▶ _WHAT THE EXERCISE ASKS_:
Would you copy out the whole listing exactly as given?

(Stored dataset items)
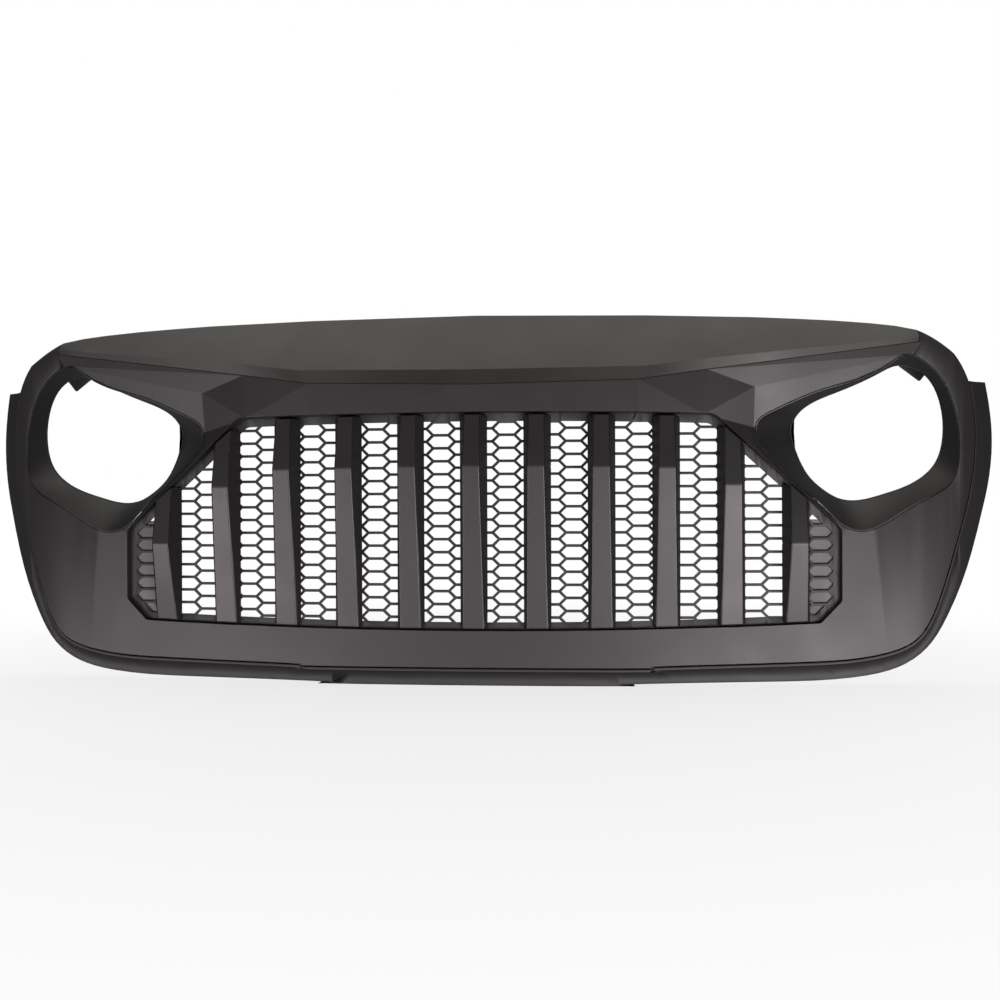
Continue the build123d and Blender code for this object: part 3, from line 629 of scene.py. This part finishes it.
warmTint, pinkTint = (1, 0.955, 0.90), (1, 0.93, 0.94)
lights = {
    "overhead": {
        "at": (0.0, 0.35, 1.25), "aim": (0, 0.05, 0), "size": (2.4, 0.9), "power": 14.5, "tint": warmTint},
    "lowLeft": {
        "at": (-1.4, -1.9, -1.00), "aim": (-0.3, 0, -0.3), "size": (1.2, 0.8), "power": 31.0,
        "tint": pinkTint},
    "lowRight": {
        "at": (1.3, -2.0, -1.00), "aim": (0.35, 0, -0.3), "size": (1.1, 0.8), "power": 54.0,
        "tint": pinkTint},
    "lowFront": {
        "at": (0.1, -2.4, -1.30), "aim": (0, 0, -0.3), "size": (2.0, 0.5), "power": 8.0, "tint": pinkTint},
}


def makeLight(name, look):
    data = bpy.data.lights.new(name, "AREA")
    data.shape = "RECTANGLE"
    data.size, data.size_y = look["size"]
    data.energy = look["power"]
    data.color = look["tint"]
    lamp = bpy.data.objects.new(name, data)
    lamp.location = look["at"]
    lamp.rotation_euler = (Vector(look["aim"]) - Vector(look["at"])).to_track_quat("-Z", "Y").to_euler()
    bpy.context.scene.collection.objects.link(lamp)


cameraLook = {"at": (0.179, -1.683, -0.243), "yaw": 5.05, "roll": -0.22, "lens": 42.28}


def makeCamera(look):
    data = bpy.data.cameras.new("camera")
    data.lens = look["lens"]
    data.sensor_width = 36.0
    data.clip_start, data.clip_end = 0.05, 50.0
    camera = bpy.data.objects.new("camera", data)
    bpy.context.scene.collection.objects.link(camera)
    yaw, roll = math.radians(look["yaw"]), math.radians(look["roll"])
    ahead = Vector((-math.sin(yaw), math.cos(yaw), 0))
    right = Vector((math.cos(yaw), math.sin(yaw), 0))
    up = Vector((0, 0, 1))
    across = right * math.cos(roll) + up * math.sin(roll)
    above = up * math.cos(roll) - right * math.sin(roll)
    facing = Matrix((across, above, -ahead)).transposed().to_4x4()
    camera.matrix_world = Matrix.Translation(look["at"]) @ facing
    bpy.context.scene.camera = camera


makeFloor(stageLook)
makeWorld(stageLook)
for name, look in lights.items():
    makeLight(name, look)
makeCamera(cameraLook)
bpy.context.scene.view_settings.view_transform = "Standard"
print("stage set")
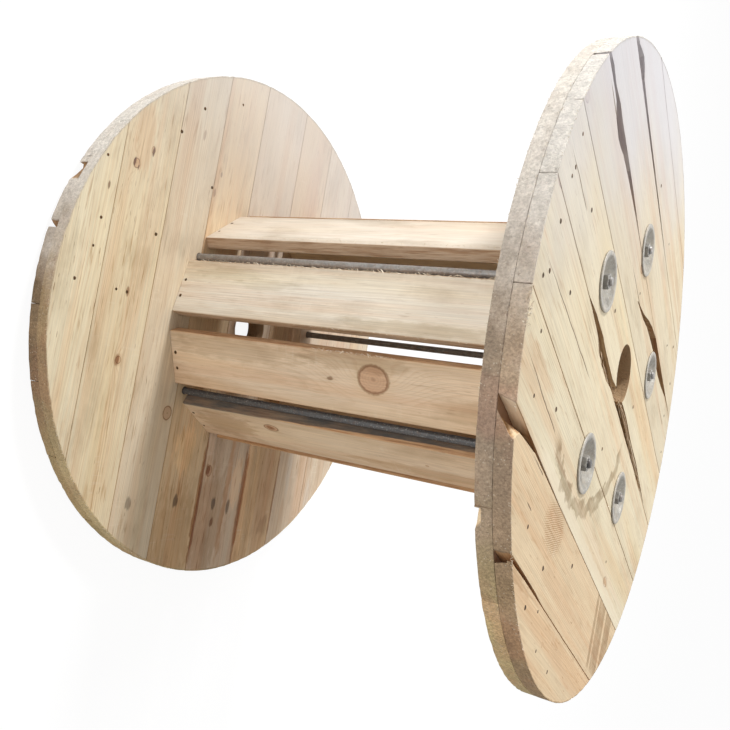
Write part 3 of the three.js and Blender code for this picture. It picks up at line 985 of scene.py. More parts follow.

▶ _EXERCISE ANSWER_:
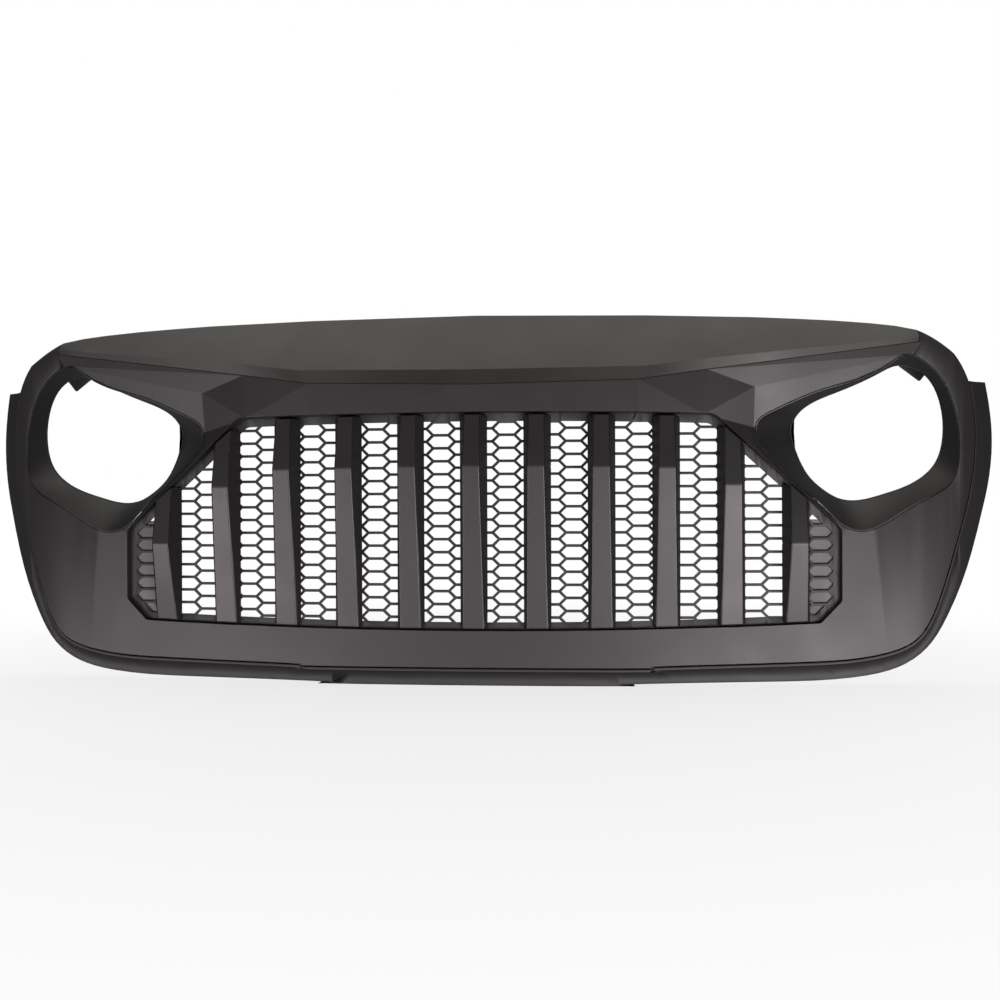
Continue the build123d and Blender code for this object: part 3, from line 629 of scene.py. This part finishes it.
warmTint, pinkTint = (1, 0.955, 0.90), (1, 0.93, 0.94)
lights = {
    "overhead": {
        "at": (0.0, 0.35, 1.25), "aim": (0, 0.05, 0), "size": (2.4, 0.9), "power": 14.5, "tint": warmTint},
    "lowLeft": {
        "at": (-1.4, -1.9, -1.00), "aim": (-0.3, 0, -0.3), "size": (1.2, 0.8), "power": 31.0,
        "tint": pinkTint},
    "lowRight": {
        "at": (1.3, -2.0, -1.00), "aim": (0.35, 0, -0.3), "size": (1.1, 0.8), "power": 54.0,
        "tint": pinkTint},
    "lowFront": {
        "at": (0.1, -2.4, -1.30), "aim": (0, 0, -0.3), "size": (2.0, 0.5), "power": 8.0, "tint": pinkTint},
}


def makeLight(name, look):
    data = bpy.data.lights.new(name, "AREA")
    data.shape = "RECTANGLE"
    data.size, data.size_y = look["size"]
    data.energy = look["power"]
    data.color = look["tint"]
    lamp = bpy.data.objects.new(name, data)
    lamp.location = look["at"]
    lamp.rotation_euler = (Vector(look["aim"]) - Vector(look["at"])).to_track_quat("-Z", "Y").to_euler()
    bpy.context.scene.collection.objects.link(lamp)


cameraLook = {"at": (0.179, -1.683, -0.243), "yaw": 5.05, "roll": -0.22, "lens": 42.28}


def makeCamera(look):
    data = bpy.data.cameras.new("camera")
    data.lens = look["lens"]
    data.sensor_width = 36.0
    data.clip_start, data.clip_end = 0.05, 50.0
    camera = bpy.data.objects.new("camera", data)
    bpy.context.scene.collection.objects.link(camera)
    yaw, roll = math.radians(look["yaw"]), math.radians(look["roll"])
    ahead = Vector((-math.sin(yaw), math.cos(yaw), 0))
    right = Vector((math.cos(yaw), math.sin(yaw), 0))
    up = Vector((0, 0, 1))
    across = right * math.cos(roll) + up * math.sin(roll)
    above = up * math.cos(roll) - right * math.sin(roll)
    facing = Matrix((across, above, -ahead)).transposed().to_4x4()
    camera.matrix_world = Matrix.Translation(look["at"]) @ facing
    bpy.context.scene.camera = camera


makeFloor(stageLook)
makeWorld(stageLook)
for name, look in lights.items():
    makeLight(name, look)
makeCamera(cameraLook)
bpy.context.scene.view_settings.view_transform = "Standard"
print("stage set")
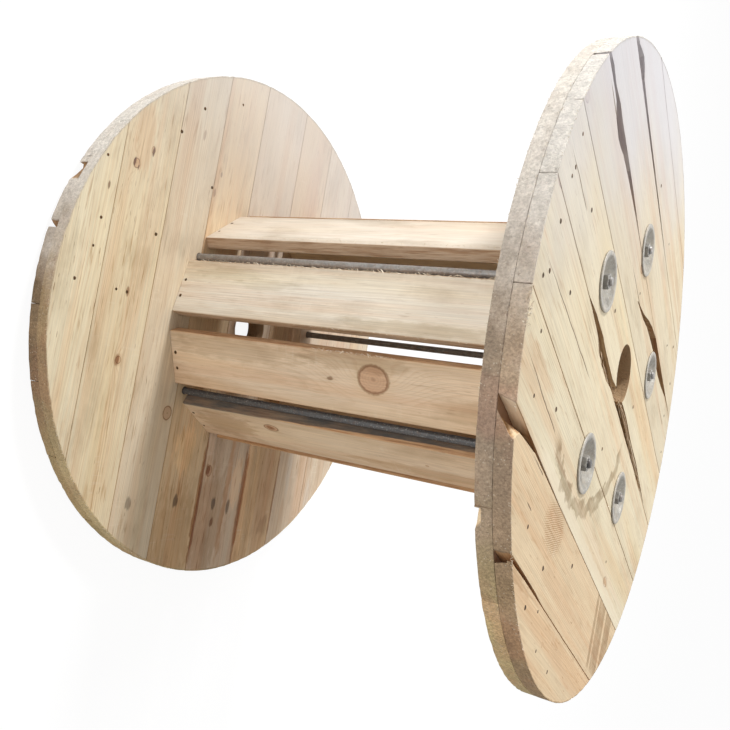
Write part 3 of the three.js and Blender code for this picture. It picks up at line 985 of scene.py. More parts follow.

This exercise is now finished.